Recorded information
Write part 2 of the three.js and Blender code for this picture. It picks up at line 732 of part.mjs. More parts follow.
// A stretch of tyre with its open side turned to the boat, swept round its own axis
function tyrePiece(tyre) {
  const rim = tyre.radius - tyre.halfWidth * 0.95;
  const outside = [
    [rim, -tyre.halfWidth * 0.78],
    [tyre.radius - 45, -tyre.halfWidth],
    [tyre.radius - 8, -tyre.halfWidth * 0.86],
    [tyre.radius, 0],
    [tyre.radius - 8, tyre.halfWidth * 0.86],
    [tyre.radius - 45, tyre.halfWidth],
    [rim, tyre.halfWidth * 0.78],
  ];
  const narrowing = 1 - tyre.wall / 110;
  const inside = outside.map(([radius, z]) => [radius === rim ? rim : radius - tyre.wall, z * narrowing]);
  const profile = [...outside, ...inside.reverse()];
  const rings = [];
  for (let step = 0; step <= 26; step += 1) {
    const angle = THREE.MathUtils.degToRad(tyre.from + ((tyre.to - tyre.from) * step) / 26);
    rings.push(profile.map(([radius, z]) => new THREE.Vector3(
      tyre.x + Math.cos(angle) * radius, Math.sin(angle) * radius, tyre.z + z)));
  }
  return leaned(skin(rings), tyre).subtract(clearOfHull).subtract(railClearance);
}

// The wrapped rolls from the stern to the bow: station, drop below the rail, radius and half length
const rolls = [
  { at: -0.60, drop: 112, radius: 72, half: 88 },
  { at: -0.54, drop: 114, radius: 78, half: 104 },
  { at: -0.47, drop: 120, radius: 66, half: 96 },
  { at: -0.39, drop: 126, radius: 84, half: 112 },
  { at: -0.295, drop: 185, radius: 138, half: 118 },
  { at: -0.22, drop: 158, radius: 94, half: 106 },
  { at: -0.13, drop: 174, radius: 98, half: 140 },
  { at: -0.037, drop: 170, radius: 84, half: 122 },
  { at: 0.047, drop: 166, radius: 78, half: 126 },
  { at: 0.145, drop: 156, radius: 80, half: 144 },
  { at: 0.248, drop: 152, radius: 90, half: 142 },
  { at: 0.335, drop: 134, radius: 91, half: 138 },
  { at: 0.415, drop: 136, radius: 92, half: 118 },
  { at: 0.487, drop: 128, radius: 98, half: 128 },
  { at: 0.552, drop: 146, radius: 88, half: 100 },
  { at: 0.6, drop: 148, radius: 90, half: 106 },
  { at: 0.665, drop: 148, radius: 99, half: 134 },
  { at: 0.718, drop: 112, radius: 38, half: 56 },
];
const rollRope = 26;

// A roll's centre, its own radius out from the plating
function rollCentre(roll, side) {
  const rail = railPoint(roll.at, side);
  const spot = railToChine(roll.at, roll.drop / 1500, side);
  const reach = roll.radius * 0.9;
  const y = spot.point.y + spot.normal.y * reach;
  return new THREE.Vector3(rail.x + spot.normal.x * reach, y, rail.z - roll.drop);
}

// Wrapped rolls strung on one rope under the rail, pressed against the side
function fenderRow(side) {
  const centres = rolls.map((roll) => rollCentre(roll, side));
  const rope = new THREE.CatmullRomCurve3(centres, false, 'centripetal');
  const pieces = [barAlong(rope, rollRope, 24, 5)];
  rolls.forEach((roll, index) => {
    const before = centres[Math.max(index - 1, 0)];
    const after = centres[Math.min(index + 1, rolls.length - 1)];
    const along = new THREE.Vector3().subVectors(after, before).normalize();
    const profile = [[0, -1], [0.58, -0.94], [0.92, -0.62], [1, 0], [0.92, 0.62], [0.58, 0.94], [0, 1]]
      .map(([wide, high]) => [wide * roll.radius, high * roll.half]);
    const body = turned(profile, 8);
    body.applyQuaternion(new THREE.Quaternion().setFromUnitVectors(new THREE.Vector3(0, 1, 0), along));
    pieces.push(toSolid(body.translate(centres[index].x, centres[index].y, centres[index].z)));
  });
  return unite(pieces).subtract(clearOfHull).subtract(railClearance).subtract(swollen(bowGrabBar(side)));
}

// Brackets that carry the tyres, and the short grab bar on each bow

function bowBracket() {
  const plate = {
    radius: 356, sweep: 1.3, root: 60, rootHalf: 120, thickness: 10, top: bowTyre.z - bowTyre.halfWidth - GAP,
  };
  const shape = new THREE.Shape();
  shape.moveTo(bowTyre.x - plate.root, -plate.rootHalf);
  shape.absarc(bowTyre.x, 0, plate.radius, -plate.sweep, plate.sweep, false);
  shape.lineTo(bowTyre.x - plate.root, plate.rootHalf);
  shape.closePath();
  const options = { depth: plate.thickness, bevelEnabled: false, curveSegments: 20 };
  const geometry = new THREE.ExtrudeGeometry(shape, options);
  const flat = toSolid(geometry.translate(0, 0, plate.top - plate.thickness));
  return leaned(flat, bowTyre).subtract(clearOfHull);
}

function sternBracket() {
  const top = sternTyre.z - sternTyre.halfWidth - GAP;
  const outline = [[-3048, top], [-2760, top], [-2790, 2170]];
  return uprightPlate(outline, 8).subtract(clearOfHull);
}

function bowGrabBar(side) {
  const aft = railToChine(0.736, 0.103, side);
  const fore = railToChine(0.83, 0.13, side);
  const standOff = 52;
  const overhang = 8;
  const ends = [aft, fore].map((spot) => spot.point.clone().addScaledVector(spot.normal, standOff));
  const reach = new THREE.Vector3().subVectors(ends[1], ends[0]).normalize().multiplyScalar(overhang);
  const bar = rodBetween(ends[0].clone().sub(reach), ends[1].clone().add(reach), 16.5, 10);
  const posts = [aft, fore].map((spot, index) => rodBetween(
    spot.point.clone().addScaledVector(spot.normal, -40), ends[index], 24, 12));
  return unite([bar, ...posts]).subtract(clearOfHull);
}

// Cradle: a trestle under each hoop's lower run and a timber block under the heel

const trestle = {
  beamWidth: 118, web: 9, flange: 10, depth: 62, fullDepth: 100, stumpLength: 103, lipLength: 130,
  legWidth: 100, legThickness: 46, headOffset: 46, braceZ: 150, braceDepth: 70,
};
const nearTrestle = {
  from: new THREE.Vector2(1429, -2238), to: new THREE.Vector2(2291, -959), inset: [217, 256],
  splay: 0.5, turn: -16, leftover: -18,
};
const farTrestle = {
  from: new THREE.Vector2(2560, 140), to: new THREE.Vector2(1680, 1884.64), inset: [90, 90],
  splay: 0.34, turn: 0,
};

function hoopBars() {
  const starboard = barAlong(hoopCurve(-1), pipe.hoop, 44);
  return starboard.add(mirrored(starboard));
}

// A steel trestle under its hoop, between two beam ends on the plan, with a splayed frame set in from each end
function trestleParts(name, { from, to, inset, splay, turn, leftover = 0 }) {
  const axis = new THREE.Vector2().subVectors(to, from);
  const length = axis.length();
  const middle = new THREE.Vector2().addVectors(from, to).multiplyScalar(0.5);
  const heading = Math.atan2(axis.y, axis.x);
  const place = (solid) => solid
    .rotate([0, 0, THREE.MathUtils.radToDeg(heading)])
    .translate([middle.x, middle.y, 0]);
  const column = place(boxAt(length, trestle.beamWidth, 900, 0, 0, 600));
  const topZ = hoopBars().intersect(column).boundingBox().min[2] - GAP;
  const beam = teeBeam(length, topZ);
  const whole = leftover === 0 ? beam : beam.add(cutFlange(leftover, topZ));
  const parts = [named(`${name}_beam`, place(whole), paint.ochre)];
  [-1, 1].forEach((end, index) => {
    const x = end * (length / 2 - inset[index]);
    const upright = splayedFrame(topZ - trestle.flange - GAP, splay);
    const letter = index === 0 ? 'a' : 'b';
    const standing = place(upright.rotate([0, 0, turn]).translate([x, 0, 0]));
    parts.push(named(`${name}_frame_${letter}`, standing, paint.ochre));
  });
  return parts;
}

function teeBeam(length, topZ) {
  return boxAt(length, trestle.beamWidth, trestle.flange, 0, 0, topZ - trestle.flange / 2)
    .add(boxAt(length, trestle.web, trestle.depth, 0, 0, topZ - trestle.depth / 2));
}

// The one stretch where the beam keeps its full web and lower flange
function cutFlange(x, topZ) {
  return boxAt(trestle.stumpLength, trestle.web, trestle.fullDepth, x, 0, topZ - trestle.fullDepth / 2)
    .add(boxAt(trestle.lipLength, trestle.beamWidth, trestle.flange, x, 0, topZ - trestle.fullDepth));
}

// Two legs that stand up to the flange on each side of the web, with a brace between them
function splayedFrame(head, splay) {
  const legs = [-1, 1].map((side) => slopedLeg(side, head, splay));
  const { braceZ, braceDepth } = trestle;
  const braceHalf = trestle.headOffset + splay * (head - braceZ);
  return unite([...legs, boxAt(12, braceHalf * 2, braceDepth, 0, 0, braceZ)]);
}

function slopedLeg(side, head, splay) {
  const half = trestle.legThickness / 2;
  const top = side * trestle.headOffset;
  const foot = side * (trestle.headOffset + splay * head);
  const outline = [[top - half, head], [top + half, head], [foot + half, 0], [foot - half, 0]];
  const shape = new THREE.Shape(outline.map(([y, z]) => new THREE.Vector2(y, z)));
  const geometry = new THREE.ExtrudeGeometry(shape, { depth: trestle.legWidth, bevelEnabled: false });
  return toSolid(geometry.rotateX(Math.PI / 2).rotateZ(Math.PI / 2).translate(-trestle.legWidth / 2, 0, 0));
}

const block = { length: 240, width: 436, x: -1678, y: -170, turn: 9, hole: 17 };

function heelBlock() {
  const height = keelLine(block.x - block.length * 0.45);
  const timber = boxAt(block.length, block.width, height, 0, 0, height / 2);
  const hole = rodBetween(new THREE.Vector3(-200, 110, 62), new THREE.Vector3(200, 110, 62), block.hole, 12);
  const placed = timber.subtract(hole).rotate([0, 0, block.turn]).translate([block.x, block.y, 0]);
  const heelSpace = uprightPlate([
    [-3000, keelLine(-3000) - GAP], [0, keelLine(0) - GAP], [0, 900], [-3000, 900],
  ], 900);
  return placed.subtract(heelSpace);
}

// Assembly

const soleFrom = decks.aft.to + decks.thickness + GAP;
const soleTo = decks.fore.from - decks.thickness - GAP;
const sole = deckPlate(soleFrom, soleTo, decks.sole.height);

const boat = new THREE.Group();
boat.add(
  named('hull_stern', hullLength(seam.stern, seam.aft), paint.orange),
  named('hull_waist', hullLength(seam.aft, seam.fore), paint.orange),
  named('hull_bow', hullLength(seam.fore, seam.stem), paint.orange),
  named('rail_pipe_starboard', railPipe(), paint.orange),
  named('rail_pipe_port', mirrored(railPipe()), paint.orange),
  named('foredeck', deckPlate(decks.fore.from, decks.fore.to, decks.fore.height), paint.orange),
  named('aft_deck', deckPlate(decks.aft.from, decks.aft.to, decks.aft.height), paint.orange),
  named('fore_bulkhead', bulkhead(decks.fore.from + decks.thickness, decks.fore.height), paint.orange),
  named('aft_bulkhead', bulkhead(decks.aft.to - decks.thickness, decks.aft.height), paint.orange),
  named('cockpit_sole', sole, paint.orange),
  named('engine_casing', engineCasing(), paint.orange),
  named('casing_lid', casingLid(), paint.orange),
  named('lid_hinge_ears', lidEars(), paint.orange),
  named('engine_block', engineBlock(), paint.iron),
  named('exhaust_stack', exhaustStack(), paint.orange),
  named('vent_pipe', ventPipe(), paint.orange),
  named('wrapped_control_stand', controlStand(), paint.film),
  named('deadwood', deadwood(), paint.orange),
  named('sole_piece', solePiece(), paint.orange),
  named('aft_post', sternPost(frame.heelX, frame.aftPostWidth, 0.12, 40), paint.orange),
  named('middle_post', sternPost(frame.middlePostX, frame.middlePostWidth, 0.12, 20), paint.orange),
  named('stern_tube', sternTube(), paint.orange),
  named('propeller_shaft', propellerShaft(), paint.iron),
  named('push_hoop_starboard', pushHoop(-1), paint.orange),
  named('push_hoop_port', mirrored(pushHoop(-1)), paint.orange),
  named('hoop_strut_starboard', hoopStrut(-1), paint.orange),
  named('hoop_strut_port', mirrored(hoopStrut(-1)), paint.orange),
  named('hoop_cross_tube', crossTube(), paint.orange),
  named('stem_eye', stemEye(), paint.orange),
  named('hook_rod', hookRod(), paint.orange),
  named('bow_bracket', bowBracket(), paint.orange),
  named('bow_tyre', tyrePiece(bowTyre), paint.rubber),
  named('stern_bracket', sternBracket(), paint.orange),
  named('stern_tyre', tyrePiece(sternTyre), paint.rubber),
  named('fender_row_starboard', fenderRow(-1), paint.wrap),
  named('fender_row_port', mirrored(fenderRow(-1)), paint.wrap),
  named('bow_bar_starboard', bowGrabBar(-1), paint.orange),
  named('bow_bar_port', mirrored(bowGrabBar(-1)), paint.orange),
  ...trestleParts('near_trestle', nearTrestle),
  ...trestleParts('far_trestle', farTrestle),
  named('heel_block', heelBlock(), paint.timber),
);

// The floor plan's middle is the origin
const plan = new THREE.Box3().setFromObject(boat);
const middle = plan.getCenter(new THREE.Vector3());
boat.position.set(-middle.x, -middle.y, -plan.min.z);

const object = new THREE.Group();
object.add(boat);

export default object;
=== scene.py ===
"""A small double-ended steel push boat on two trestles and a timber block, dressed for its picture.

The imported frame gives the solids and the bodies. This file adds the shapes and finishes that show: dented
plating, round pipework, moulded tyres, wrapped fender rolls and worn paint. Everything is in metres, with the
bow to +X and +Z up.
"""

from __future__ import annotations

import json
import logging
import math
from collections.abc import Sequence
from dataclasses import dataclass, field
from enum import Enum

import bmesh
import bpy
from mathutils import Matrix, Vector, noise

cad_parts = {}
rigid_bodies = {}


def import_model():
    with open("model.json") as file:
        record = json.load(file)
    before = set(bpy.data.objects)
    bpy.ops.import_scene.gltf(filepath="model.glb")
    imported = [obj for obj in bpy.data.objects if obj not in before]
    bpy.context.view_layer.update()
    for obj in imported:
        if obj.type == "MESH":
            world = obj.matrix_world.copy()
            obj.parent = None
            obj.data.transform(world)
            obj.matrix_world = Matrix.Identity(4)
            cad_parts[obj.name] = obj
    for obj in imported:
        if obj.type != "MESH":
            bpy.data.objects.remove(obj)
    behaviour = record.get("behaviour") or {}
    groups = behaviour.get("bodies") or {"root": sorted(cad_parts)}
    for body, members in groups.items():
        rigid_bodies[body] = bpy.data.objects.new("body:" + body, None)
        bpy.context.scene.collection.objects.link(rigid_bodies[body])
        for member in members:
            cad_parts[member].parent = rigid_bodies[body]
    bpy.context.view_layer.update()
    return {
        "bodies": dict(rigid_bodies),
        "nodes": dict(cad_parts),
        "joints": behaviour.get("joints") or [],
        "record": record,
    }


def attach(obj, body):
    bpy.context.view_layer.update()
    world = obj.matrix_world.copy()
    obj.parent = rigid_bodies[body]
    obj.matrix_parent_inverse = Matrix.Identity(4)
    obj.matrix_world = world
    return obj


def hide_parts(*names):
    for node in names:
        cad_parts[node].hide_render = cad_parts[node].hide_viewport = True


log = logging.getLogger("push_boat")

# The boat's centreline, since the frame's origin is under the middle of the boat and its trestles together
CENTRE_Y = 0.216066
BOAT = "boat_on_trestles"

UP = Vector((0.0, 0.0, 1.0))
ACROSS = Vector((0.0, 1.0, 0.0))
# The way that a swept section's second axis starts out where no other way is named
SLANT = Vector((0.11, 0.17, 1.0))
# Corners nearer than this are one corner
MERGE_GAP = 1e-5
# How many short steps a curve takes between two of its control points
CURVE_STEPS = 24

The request
Reproduce exactly the lines from the line with "is the origin" to the line with "before = set(bpy.data.objects)", both end lines included.

Task output
// The floor plan's middle is the origin
const plan = new THREE.Box3().setFromObject(boat);
const middle = plan.getCenter(new THREE.Vector3());
boat.position.set(-middle.x, -middle.y, -plan.min.z);

const object = new THREE.Group();
object.add(boat);

export default object;
=== scene.py ===
"""A small double-ended steel push boat on two trestles and a timber block, dressed for its picture.

The imported frame gives the solids and the bodies. This file adds the shapes and finishes that show: dented
plating, round pipework, moulded tyres, wrapped fender rolls and worn paint. Everything is in metres, with the
bow to +X and +Z up.
"""

from __future__ import annotations

import json
import logging
import math
from collections.abc import Sequence
from dataclasses import dataclass, field
from enum import Enum

import bmesh
import bpy
from mathutils import Matrix, Vector, noise

cad_parts = {}
rigid_bodies = {}


def import_model():
    with open("model.json") as file:
        record = json.load(file)
    before = set(bpy.data.objects)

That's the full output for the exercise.